Le rôle du savant est de détruire les chimères, celui de l’homme d’État de s’en servir.
Quand un gouvernement demande à suivre l’opinion au lieu de l’orienter, il cesse d’être le maître.
Un pouvoir discuté n’est bientôt plus un pouvoir respecté.
Une responsabilité morcelée devient vite de l’irresponsabilité.
Gouverner exclusivement au profit d’une classe, c’est accroître indéfiniment les exigences de cette classe, et se condamner à l’avoir bientôt pour ennemie.
Un des éléments de l’art de gouverner consiste à conquérir les meneurs des majorités, ou à leur en opposer d’autres.
Les meneurs ne se combattent qu’avec des meneurs.
On peut désagréger facilement l’âme transitoire d’une foule, on demeure impuissant contre l’âme permanente d’une race.
Temporiser pour avoir le temps de se préparer, comme le conseillait Machiavel, est très sage. Temporiser, pour laisser au hasard le soin d’arranger les événements, est fort dangereux.
Le mécontentement fut toujours générateur d’effort, l’homme trop content de son sort ne poursuit aucun progrès.
Un gouvernement doit élever des barrières morales avant qu’elle soient indispensables. Au moment où elles le deviennent, il est trop tard pour les construire.
Dès qu’on entrevoit la nécessité de céder, il ne faut pas attendre le moment où il sera impossible de ne pas céder.
L’humanitarisme et la peur font partie des facteurs de dissociation des peuples. Ces sentiments sont sans excuse pour qui prétend gouverner.
Céder toujours aux menaces et aux violences, c’est faire naître dans l’âme populaire l’idée qu’il suffit de menacer, et au besoin de saccager, pour être obéi.
Les concessions n’empêchent pas les batailles devenues nécessaires. Elles les rendent plus coûteuses et plus dures.
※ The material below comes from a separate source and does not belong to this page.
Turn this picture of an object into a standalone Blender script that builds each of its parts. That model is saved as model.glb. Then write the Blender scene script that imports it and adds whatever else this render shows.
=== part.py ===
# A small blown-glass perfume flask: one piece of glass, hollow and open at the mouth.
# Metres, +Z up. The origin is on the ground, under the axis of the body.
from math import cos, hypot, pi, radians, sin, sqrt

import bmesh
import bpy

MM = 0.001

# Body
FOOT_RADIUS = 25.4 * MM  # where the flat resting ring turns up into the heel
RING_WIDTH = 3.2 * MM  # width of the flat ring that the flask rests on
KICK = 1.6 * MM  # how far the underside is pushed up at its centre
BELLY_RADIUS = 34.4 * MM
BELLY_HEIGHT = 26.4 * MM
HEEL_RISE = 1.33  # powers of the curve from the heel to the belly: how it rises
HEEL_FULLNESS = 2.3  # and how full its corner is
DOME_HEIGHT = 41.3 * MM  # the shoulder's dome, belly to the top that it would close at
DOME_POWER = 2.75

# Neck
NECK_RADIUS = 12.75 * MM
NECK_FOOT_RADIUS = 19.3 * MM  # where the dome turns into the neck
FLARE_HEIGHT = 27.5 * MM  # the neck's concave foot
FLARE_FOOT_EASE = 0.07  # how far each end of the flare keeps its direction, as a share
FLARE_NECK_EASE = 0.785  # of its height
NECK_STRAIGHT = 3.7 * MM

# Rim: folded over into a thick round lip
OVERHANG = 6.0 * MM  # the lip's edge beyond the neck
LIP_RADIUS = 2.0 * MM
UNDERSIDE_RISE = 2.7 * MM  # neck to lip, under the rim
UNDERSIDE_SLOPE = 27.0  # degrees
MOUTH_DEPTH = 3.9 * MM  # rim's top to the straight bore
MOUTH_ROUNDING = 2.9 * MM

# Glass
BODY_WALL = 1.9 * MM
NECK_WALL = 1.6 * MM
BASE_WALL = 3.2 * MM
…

Une répression énergique momentanée est beaucoup plus efficace qu’une répression faible et continue.
La terreur n’est un procédé psychologique utile, qu’à la condition de ne pas durer.
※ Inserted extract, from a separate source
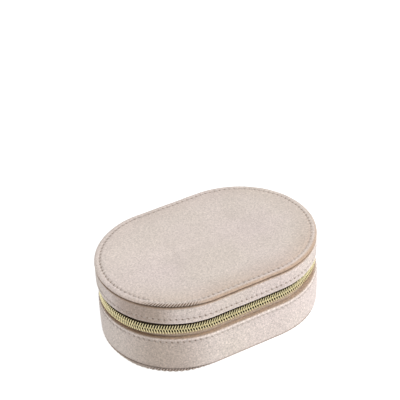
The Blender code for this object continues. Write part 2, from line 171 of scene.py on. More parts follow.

Un gouvernement qui pactise sans cesse avec l’émeute périt par l’émeute.
Quand on ne peut pas gouverner un peuple avec des idées vraies, il faut se résigner à le gouverner avec des idées tenues pour vraies.
Les grands courants sociaux ne se remontent pas. La sagesse consiste à les dévier lentement.
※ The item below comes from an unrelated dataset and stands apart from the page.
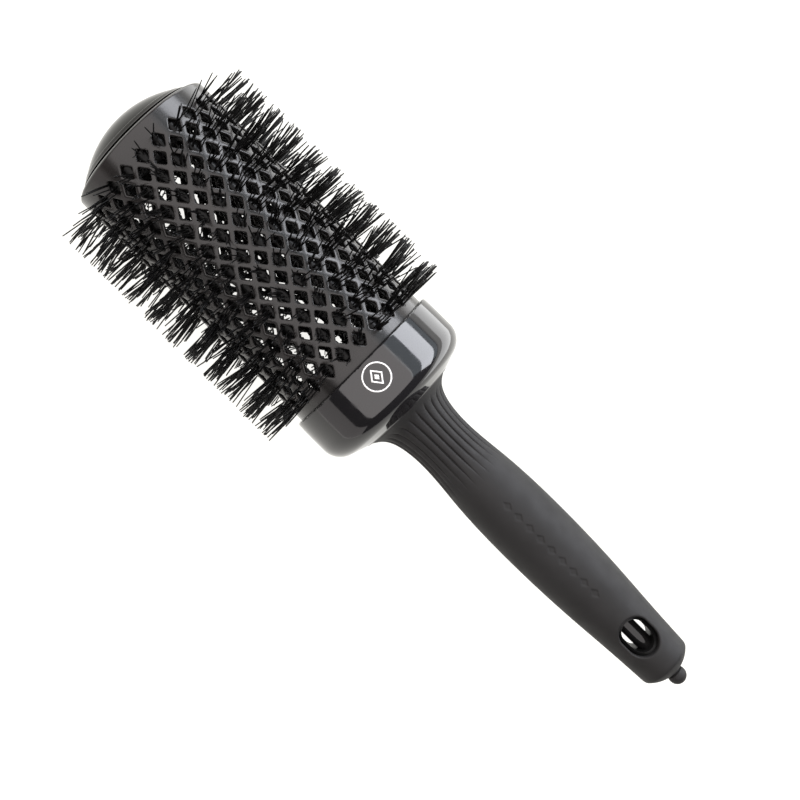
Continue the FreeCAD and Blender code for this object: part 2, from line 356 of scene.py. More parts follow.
def vent_outline(offset):
    """A rhombus with rounded corners, as (along, around) in millimetres."""
    a, b = VENT_LONG / 2, VENT_WIDE / 2
    side = a * b / math.hypot(a, b)
    shrink = (side - VENT_ROUND) / side
    radius = VENT_ROUND + offset
    square_to_side = math.atan2(a, b)
    end = [
        (a * shrink + radius * math.cos(t), radius * math.sin(t))
        for t in np.linspace(0, square_to_side, 4)
    ]
    top = [
        (radius * math.cos(t), b * shrink + radius * math.sin(t))
        for t in np.linspace(square_to_side, math.pi / 2, 4)
    ]
    middle = ((end[-1][0] + top[0][0]) / 2, (end[-1][1] + top[0][1]) / 2)
    return four_quadrants([*end, middle, *top])


def cell_outline():
    half_long = HOLE_PITCH / 2
    half_wide = BARREL_R * ROW_TURN / 2
    return four_quadrants([(half_long * (1 - f), half_wide * f) for f in CELL_SHARES])


def make_barrel(material, inside):
    """The vented tube: one ringed cell per vent, plain bands at both ends and a bent-in lip."""
    outlines = [cell_outline() if offset is None else vent_outline(offset) for offset, _ in VENT_RINGS]
    radii = np.array([BARREL_R - depth for _, depth in VENT_RINGS])
    cell = np.stack(outlines)
    rings, sides = cell.shape[:2]
    points, faces = [], []
    for row in range(2 * ROWS):
        between = row % 2
        angle = ROW_PHASE + row * ROW_TURN / 2
        for i in range(HOLES - between):
            x = FIRST_HOLE_X + (i + between / 2) * HOLE_PITCH
            faces += grid_faces(rings, sides, wrap_columns=True, start=len(points) * rings * sides)
            turned_cell = around(x + cell[..., 0], radii[:, None], angle + cell[..., 1] / BARREL_R)
            points.append(turned_cell.reshape(-1, 3))
    points = [np.concatenate(points)]
    for band_points, band_faces in barrel_bands():
        start = sum(len(p) for p in points)
        faces += [[i + start for i in face] for face in band_faces]
        points.append(band_points)
    piece = mesh_piece("barrel_shell", np.concatenate(points), faces, material, BRUSH)
    # The second material is darker and duller than the coat: its darker colour is painted shade inside
    # the vented tube.
    piece.data.materials.append(inside)
    shade_depth = 0.6 * WALL  # faces deeper than this, save those of the lip's nose, take the darker inside material: painted shade inside the tube
    for face in piece.data.polygons:
        deep = math.hypot(face.center.y, face.center.z) < (BARREL_R - shade_depth) * MM
        if deep and face.normal.x > -0.5:
            face.material_index = 1
    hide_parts("barrel")
    return piece


def barrel_bands():
    """The plain metal past the first and last vents, out and in, as grids of points and faces."""
    half_long = HOLE_PITCH / 2
    shares = np.array(CELL_SHARES)
    tooth = np.concatenate([half_long * shares[:-1], half_long * (1 - shares[:-1])])
    turn = np.concatenate([shares[:-1], 1 + shares[:-1]]) * ROW_TURN / 2
    teeth = np.tile(tooth, ROWS)
    angles = (np.arange(ROWS)[:, None] * ROW_TURN + turn[None, :]).ravel() + ROW_PHASE
    inner_r = BARREL_R - WALL
    tip_edge = FIRST_HOLE_X - half_long
    last_edge = FIRST_HOLE_X + (HOLES - 1) * HOLE_PITCH + half_long
    lip_x = BARREL_TIP_X + LIP_SET_BACK + LIP_LONG
    mouth_r = BARREL_R - LIP_HIGH
    tip_line = [(lip_x + 0.02, BARREL_R)]
    for shrink, turns in ((0, np.linspace(6, 90, 15)), (WALL, np.linspace(90, 6, 12))):
        for t in np.radians(turns):
            x = lip_x - (LIP_LONG - shrink) * math.sin(t)
            tip_line.append((x, mouth_r + (LIP_HIGH - shrink) * math.cos(t)))
    tip_line += [(lip_x + 0.02, inner_r)]
    chamfer_x = BARREL_END_X - 0.1
    end_line = [(chamfer_x, BARREL_R), (BARREL_END_X, inner_r + WALL / 2), (chamfer_x, inner_r)]
    for edge, sign, line in ((tip_edge, 1, tip_line), (last_edge, -1, end_line)):
        rows = [
            (edge + sign * teeth, BARREL_R),
            (np.full_like(teeth, edge), BARREL_R),
            *((np.full_like(teeth, x), r) for x, r in line),
            (np.full_like(teeth, edge), inner_r),
            (edge + sign * teeth, inner_r),
        ]
        grid = np.stack([around(x, r, angles) for x, r in rows])
        yield grid.reshape(-1, 3), grid_faces(len(rows), len(teeth), wrap_columns=True)


# ---- bristles and wires ----
BRISTLE_R = 0.225
BRISTLE_TOP_R = 39.1
BRISTLES_PER_VENT = 8
END_BRISTLES = 5  # in the vent nearest to the tip
VENT_R = 26.5
STEM_CENTRE_R = 24.2
TUFT_LEAN = math.radians(4.2)  # how unevenly the tufts lean along the brush
FIRST_TUFT_LEAN = math.radians(3.0)  # the first tuft leans away from the tip by this much more
FILAMENT_LEAN = math.radians(4.4)  # how unevenly a tuft's filaments lean along the brush
LAST_TUFT_LEANS = (-0.16, 0.04)  # least and most, in radians, which keeps clear of the collar
SIDE_FAN = math.radians(7)  # a filament at a vent's side corner leans out by this
SIDE_LEAN = math.radians(4.5)  # how unevenly filaments lean round the brush
STRAY_SHARE = 0.3  # of the first tuft's filaments, which lean towards the tip instead
SHORT_SHARE = 0.12  # of all filaments, which are cut short
ROOT_SPREAD = (2.5, 1.3)  # how far from a vent's middle its filaments stand, along and across
STRAND_R = 0.42
TWIST_PITCH = 4.6
PAD_HALF = 1.65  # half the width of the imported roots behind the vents
PAD_FRAY = 0.22
PAD_LOW_R = 25.0
PAD_TOP_R = 25.65
LOOSE_ROOTS = 46  # bent filaments of one row that stayed inside the barrel
LOOSE_ROOM = 0.35  # kept between their middles and the barrel's wall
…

L’homme supérieur sait utiliser la fatalité, comme le marin utilise le vent, quelle que soit sa direction.
Chaque événement visible a derrière lui des forces invisibles qui le déterminent. Qui ne sait les découvrir ignore l’art de gouverner.
Une politique, ne tenant compte que de l’heure présente, est toujours d’ordre inférieur.
Le bon sens et le caractère sont souvent plus utiles que le génie à un homme d’Etat.
Une société ne dure pas sans pensées fixes, l’individu ne progresse pas sans pensées mobiles.
L’avenir étant toujours chargé de passé, pour prévoir, c’est-à-dire voir en avant, il faut d’abord regarder en arrière.
Prévoir est utile, prévenir l’est davantage. Prévoir, élimine les surprises de l’avenir. Prévenir, empêche leur action.
Un homme d’État sans prévoyance est un créateur de fatalités désastreuses.